Required work -
Repeat everything in the material exactly.

※

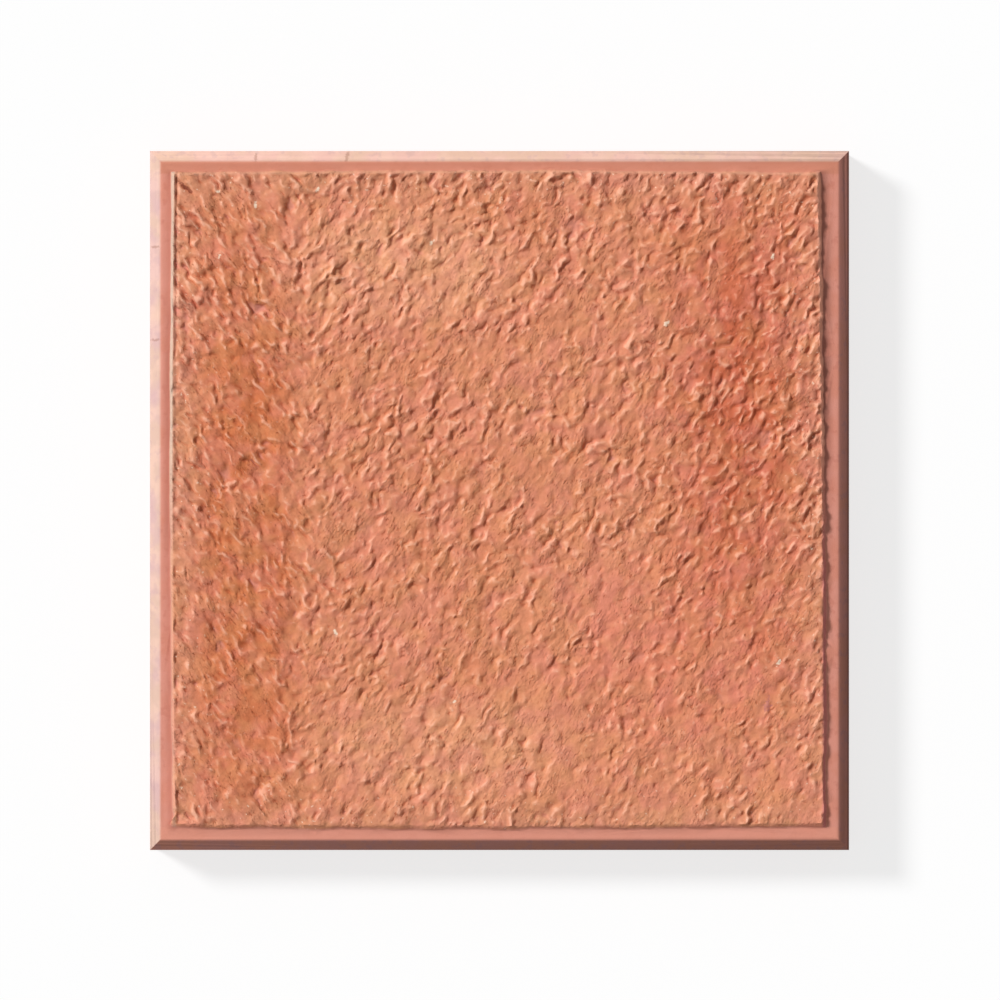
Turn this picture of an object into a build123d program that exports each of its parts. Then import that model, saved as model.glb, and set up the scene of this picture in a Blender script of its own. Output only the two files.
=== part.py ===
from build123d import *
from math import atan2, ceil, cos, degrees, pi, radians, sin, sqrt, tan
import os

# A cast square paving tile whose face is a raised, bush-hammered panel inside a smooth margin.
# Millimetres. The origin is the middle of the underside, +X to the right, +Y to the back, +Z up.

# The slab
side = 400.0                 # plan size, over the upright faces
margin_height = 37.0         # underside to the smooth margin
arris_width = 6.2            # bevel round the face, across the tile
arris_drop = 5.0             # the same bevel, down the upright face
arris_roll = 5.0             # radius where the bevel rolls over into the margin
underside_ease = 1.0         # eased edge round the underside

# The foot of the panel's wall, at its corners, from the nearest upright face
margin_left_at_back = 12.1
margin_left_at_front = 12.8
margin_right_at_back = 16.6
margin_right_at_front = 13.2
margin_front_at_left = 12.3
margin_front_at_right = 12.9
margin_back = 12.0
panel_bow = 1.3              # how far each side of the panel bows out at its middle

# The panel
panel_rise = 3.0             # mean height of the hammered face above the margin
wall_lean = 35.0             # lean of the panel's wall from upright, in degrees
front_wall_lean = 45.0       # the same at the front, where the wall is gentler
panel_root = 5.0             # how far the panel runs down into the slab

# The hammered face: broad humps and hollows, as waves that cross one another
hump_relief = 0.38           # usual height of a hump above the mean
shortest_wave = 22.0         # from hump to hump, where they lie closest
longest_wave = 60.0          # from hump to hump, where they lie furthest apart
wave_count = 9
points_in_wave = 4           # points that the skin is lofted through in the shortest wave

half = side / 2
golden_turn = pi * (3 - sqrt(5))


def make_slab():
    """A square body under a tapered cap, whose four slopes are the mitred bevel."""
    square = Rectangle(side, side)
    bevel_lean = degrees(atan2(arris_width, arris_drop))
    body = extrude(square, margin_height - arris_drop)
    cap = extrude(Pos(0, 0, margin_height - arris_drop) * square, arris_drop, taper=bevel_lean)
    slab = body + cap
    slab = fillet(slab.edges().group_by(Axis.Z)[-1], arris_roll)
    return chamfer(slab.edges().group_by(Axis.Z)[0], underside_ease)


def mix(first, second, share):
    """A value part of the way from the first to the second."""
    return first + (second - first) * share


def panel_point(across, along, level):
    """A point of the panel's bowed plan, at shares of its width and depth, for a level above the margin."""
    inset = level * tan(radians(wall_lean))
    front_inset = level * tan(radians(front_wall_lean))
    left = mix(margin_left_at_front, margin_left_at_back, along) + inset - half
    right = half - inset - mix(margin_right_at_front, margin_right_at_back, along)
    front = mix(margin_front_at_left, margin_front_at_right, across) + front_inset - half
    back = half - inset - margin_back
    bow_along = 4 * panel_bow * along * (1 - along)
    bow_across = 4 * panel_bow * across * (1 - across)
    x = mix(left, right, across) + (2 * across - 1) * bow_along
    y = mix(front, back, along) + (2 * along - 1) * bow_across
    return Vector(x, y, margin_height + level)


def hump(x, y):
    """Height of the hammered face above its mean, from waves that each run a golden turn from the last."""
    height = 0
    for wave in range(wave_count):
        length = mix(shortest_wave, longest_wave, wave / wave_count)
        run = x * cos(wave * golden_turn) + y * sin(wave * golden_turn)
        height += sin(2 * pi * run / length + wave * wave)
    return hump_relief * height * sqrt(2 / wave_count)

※

Answer to this exercise -
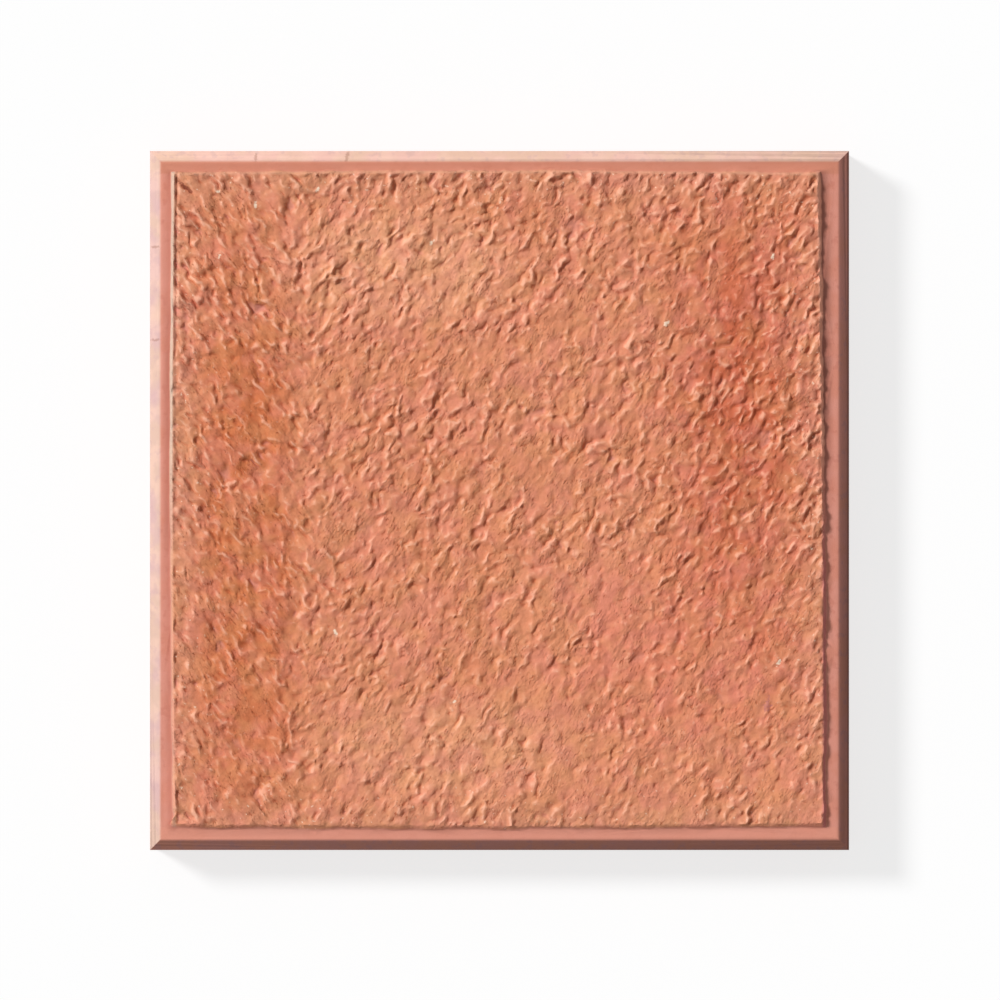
Turn this picture of an object into a build123d program that exports each of its parts. Then import that model, saved as model.glb, and set up the scene of this picture in a Blender script of its own. Output only the two files.
=== part.py ===
from build123d import *
from math import atan2, ceil, cos, degrees, pi, radians, sin, sqrt, tan
import os

# A cast square paving tile whose face is a raised, bush-hammered panel inside a smooth margin.
# Millimetres. The origin is the middle of the underside, +X to the right, +Y to the back, +Z up.

# The slab
side = 400.0                 # plan size, over the upright faces
margin_height = 37.0         # underside to the smooth margin
arris_width = 6.2            # bevel round the face, across the tile
arris_drop = 5.0             # the same bevel, down the upright face
arris_roll = 5.0             # radius where the bevel rolls over into the margin
underside_ease = 1.0         # eased edge round the underside

# The foot of the panel's wall, at its corners, from the nearest upright face
margin_left_at_back = 12.1
margin_left_at_front = 12.8
margin_right_at_back = 16.6
margin_right_at_front = 13.2
margin_front_at_left = 12.3
margin_front_at_right = 12.9
margin_back = 12.0
panel_bow = 1.3              # how far each side of the panel bows out at its middle

# The panel
panel_rise = 3.0             # mean height of the hammered face above the margin
wall_lean = 35.0             # lean of the panel's wall from upright, in degrees
front_wall_lean = 45.0       # the same at the front, where the wall is gentler
panel_root = 5.0             # how far the panel runs down into the slab

# The hammered face: broad humps and hollows, as waves that cross one another
hump_relief = 0.38           # usual height of a hump above the mean
shortest_wave = 22.0         # from hump to hump, where they lie closest
longest_wave = 60.0          # from hump to hump, where they lie furthest apart
wave_count = 9
points_in_wave = 4           # points that the skin is lofted through in the shortest wave

half = side / 2
golden_turn = pi * (3 - sqrt(5))


def make_slab():
    """A square body under a tapered cap, whose four slopes are the mitred bevel."""
    square = Rectangle(side, side)
    bevel_lean = degrees(atan2(arris_width, arris_drop))
    body = extrude(square, margin_height - arris_drop)
    cap = extrude(Pos(0, 0, margin_height - arris_drop) * square, arris_drop, taper=bevel_lean)
    slab = body + cap
    slab = fillet(slab.edges().group_by(Axis.Z)[-1], arris_roll)
    return chamfer(slab.edges().group_by(Axis.Z)[0], underside_ease)


def mix(first, second, share):
    """A value part of the way from the first to the second."""
    return first + (second - first) * share


def panel_point(across, along, level):
    """A point of the panel's bowed plan, at shares of its width and depth, for a level above the margin."""
    inset = level * tan(radians(wall_lean))
    front_inset = level * tan(radians(front_wall_lean))
    left = mix(margin_left_at_front, margin_left_at_back, along) + inset - half
    right = half - inset - mix(margin_right_at_front, margin_right_at_back, along)
    front = mix(margin_front_at_left, margin_front_at_right, across) + front_inset - half
    back = half - inset - margin_back
    bow_along = 4 * panel_bow * along * (1 - along)
    bow_across = 4 * panel_bow * across * (1 - across)
    x = mix(left, right, across) + (2 * across - 1) * bow_along
    y = mix(front, back, along) + (2 * along - 1) * bow_across
    return Vector(x, y, margin_height + level)


def hump(x, y):
    """Height of the hammered face above its mean, from waves that each run a golden turn from the last."""
    height = 0
    for wave in range(wave_count):
        length = mix(shortest_wave, longest_wave, wave / wave_count)
        run = x * cos(wave * golden_turn) + y * sin(wave * golden_turn)
        height += sin(2 * pi * run / length + wave * wave)
    return hump_relief * height * sqrt(2 / wave_count)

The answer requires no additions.